For ordinary Israelis, the plan promises closure after catastrophe. Even Prime Minister Benjamin Netanyahu Netanyahu, bruised and cornered, can sell it — perhaps even turning it into an electoral lifeline ahead of the 2026 election, especially if it hastens the prospect of normalization with Saudi Arabia.
For Gazans, the deal offers the first real prospect of change in two decades. Billions in reconstruction aid, international attention, and a path away from jihadist rule could transform lives. If Hamas rejects the proposal, they will condemn Gaza to further annihilation and isolation. Most Gazans surely know this.
Of course, Hamas might still somehow refuse. If it does, the likely consequence is that Israel will push forward with its war plan. That would almost certainly mean the installation of a military administration to govern more than two million Palestinians, an arrangement bound to trigger a prolonged insurgency. The human and financial toll would be immense.
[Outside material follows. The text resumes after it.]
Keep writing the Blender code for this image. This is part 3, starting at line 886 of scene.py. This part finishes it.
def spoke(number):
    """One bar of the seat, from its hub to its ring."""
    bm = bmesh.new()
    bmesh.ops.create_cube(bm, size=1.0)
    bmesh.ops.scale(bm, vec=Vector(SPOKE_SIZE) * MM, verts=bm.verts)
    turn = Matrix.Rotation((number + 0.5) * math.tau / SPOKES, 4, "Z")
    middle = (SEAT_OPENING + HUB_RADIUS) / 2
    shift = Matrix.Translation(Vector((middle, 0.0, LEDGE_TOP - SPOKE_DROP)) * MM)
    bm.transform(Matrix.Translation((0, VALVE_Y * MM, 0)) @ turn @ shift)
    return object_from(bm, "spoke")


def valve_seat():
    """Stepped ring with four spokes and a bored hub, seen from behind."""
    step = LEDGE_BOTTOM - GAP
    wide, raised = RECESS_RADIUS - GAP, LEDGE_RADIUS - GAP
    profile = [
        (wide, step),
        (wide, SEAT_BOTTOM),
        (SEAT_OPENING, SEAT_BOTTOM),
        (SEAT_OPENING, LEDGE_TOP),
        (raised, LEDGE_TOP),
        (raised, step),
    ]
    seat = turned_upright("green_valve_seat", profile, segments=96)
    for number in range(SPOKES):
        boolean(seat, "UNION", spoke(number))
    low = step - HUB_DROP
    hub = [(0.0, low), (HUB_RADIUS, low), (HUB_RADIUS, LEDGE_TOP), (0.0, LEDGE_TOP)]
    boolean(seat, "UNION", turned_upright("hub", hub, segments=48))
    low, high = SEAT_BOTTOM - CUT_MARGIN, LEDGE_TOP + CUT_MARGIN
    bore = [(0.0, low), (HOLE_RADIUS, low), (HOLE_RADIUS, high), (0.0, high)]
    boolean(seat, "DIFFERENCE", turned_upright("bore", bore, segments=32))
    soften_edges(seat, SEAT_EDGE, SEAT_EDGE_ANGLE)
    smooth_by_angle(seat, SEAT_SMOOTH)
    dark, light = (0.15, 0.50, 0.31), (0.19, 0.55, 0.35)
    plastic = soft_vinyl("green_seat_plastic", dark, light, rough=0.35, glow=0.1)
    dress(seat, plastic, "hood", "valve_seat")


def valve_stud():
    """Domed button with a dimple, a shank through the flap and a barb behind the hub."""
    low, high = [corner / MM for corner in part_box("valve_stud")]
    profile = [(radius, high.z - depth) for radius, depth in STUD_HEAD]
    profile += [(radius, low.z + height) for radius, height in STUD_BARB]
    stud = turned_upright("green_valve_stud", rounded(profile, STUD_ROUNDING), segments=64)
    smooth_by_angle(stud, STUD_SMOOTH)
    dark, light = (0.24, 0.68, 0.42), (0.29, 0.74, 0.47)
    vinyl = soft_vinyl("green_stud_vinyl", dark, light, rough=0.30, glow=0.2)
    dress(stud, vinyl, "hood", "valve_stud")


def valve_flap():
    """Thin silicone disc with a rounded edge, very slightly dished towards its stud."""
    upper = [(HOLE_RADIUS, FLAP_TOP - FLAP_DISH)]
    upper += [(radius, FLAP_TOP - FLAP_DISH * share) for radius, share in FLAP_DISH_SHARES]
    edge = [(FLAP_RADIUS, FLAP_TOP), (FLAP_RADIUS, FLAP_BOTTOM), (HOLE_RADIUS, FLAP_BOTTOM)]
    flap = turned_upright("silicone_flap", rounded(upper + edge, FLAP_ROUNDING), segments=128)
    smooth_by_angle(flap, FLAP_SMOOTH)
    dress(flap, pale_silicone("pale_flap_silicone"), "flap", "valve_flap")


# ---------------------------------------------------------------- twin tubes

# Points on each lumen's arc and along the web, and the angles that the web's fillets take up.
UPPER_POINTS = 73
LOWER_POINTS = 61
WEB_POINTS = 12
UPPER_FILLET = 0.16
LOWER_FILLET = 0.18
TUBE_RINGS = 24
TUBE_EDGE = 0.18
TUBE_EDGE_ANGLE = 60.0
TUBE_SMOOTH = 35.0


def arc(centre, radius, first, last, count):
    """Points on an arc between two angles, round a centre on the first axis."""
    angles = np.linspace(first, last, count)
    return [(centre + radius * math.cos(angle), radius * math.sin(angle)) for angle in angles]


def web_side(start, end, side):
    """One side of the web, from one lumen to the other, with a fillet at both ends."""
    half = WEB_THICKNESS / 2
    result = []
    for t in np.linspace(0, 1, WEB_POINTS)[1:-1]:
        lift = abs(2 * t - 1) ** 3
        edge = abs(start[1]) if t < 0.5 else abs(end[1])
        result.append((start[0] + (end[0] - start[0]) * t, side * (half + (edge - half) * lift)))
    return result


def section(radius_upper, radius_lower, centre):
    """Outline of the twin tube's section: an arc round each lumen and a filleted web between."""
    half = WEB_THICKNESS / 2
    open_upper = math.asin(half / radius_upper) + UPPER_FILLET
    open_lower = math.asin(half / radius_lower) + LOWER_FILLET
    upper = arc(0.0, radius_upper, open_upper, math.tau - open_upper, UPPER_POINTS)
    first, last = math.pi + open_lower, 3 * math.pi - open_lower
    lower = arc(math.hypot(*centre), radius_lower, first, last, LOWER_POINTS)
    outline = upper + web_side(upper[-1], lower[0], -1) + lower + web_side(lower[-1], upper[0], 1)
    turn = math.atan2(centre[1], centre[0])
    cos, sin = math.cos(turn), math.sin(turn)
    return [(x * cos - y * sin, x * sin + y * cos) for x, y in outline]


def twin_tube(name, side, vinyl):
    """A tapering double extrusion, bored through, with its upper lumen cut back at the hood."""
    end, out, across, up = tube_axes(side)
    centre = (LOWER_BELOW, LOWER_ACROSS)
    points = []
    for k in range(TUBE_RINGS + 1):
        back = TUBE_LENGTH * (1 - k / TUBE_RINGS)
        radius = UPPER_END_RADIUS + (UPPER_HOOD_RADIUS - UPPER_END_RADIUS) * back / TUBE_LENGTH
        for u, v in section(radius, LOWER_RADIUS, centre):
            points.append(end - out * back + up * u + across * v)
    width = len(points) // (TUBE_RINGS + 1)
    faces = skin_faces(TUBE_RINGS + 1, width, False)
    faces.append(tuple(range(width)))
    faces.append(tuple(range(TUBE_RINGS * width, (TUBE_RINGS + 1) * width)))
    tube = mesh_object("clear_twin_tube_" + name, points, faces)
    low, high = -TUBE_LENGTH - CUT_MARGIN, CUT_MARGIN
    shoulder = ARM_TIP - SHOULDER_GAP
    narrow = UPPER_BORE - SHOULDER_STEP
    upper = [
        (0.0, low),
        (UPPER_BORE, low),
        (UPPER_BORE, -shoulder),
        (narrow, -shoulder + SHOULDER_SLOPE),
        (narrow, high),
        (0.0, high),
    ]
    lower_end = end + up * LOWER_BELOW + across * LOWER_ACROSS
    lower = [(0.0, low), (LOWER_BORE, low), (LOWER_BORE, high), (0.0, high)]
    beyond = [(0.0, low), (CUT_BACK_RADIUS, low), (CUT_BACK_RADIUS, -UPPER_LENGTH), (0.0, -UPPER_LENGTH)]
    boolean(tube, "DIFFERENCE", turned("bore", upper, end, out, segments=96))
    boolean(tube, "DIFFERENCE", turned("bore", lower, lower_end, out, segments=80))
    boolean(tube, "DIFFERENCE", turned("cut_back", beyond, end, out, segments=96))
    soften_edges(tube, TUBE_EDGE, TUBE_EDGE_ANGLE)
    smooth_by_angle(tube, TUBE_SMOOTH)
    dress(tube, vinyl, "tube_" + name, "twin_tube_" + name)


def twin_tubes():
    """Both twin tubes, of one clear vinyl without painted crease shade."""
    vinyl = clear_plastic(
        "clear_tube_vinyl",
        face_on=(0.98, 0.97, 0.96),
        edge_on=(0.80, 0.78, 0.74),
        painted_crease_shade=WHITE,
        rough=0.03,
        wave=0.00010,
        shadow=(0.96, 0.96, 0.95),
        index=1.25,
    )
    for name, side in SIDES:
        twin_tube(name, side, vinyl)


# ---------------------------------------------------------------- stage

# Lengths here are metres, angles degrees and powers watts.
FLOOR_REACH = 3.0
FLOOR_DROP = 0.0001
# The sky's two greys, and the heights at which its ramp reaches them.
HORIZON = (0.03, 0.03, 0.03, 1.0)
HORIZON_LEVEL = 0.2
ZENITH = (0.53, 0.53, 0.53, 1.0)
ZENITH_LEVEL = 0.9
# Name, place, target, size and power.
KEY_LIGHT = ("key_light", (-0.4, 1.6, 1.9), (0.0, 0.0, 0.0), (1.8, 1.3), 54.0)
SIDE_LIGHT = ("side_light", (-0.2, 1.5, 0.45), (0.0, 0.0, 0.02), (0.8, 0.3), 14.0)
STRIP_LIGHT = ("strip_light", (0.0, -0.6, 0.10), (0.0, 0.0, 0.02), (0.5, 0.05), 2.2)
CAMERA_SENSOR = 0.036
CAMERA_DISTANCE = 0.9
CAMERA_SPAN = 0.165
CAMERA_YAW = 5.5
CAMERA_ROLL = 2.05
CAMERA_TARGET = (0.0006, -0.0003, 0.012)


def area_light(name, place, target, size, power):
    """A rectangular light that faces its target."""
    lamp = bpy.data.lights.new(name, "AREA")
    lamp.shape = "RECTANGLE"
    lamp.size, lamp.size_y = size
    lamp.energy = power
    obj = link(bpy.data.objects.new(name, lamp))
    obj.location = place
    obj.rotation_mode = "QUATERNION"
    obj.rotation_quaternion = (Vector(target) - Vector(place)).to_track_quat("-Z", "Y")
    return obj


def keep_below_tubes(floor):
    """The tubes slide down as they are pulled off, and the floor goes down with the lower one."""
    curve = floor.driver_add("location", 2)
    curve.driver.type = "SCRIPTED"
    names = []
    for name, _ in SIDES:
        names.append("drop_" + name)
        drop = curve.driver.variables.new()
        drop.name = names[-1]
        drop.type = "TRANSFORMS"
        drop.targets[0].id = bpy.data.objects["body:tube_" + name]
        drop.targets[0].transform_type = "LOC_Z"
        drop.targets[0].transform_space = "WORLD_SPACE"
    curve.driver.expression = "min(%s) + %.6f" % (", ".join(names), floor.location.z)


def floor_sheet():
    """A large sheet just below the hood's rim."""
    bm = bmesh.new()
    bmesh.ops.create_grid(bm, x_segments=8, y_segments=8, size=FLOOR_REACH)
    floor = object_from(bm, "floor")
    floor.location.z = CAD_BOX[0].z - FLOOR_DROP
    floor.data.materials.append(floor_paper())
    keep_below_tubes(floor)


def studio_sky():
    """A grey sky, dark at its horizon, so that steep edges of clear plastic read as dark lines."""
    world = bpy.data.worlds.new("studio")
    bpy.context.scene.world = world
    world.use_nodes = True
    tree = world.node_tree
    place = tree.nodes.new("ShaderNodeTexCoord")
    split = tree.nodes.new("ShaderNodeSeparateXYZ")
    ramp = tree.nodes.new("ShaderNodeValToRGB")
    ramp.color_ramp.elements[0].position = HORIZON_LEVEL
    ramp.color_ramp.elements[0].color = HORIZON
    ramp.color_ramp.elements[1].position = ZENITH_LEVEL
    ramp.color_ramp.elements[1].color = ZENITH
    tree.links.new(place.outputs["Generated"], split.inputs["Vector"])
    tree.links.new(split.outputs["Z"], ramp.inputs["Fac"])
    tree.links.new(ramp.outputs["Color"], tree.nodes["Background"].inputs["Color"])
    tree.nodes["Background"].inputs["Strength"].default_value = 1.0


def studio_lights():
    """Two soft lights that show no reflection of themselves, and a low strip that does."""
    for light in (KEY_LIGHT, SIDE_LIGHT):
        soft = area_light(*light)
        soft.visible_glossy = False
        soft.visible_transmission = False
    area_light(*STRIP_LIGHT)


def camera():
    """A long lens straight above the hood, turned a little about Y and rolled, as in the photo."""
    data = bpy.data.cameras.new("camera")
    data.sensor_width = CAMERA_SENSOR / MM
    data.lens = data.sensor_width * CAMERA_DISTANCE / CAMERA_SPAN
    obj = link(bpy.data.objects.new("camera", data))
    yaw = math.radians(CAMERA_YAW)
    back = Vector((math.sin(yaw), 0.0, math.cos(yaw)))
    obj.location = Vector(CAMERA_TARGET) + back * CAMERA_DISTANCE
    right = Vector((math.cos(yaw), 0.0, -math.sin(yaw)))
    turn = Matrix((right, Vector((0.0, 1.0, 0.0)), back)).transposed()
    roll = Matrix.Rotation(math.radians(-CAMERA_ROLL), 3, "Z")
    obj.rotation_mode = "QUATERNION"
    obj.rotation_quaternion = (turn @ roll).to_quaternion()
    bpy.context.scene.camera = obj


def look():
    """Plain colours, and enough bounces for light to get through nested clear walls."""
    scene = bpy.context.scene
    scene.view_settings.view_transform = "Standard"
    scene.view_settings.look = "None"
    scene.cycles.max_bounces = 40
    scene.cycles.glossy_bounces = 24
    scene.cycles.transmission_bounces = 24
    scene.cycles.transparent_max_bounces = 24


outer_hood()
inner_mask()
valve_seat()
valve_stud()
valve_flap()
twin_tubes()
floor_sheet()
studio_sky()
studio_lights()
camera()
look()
For Israel, a long-term Gaza occupation would deepen its diplomatic isolation, drain its economy, and force unprecedented reliance on reservists — a burden that could rend the fabric of Israeli society. The sheer costs of administering and policing Gaza would consume national resources on a scale unseen in decades.
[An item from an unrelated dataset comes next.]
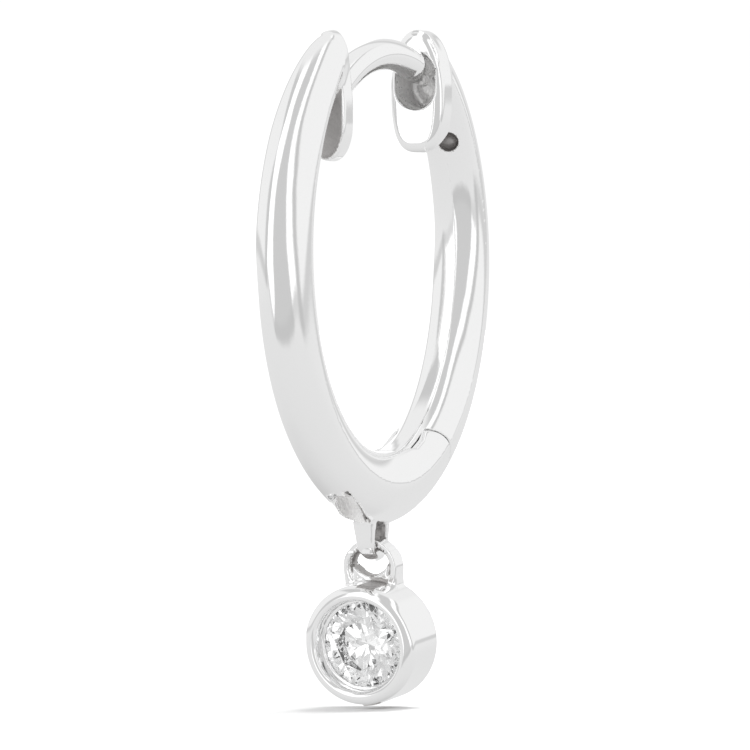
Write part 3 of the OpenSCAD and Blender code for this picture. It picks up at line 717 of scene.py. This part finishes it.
def pale_floor():
    """A sheet of white paper that rises a little towards the back."""
    mesh = bpy.data.meshes.new("pale_floor")
    r = FLOOR_HALF
    mesh.from_pydata([(-r, -r, 0), (r, -r, 0), (r, r, 0), (-r, r, 0)], [], [(0, 1, 2, 3)])
    floor = bpy.data.objects.new("pale_floor", mesh)
    floor.location.z = FLOOR_Z * MM
    floor.rotation_euler[0] = FLOOR_RISE
    floor.visible_glossy = floor.visible_transmission = False
    bpy.context.scene.collection.objects.link(floor)
    material = bpy.data.materials.new("pale_floor")
    sheet = Sheet(material)
    fibres = sheet.noise(sheet.add("TexCoord", out=3), 60.0, 5.0)
    paper = sheet.tone(fibres, (0.955, 0.955, 0.955), (0.985, 0.985, 0.985))
    surface = sheet.add("BsdfPrincipled", {}, {"Base Color": paper, "Roughness": 0.9})
    sheet.add("OutputMaterial", {}, {"Surface": surface})
    mesh.materials.append(material)


def overhead_light():
    """A wide soft box over the floor. It lights the floor; what the metal mirrors is the tent."""
    box = bpy.data.lights.new("overhead", "AREA")
    box.shape, box.size, box.energy = "DISK", 0.5, 6.5
    lamp = bpy.data.objects.new("overhead", box)
    lamp.location = (0.12, 0.3, 0.85)
    lamp.rotation_euler = Vector(lamp.location).to_track_quat("Z", "Y").to_euler()
    lamp.visible_glossy = lamp.visible_camera = lamp.visible_transmission = False
    bpy.context.scene.collection.objects.link(lamp)


def photo_camera():
    """A long lens in front of the hoop and a little to its right, level with the middle of the object."""
    away, side, height, view_height = 350.0, 0.045, -7.98, 18.75
    turn, sensor = CAMERA_TURN, 36.0
    target = Vector((cos(turn) * side, sin(turn) * side, height))
    camera = bpy.data.objects.new("camera", bpy.data.cameras.new("camera"))
    camera.location = (target + Vector((sin(turn), -cos(turn), 0)) * away) * MM
    camera.rotation_euler = (pi / 2, 0, turn)
    camera.data.lens = sensor * away / view_height
    camera.data.clip_start, camera.data.clip_end = 0.01, 10.0
    bpy.context.scene.collection.objects.link(camera)
    bpy.context.scene.camera = camera


studio()
pale_floor()
overhead_light()
photo_camera()
bpy.context.scene.view_settings.view_transform = "Standard"
# A cut stone mirrors light inside it more often than the usual limits allow.
bpy.context.scene.cycles.glossy_bounces = 12
bpy.context.scene.cycles.max_bounces = 16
That scenario is so damaging for Israel — miring it in an unwinnable occupation, bleeding its legitimacy and dividing its people — that some argue Hamas wants it, regardless of the cost to Palestinians.
What Hamas must decide is whether to cling to its arsenal, and its dreams of destroying Israel, at the price of obliteration. Its instinct, as its reaction to Trump’s proposal showed, will be to maneuver, delay and bargain. But with Qatar’s status bound to the U.S., the Arab League unified, and Trump promising “hell like no one has ever seen” if the deal is refused, the net is tightening.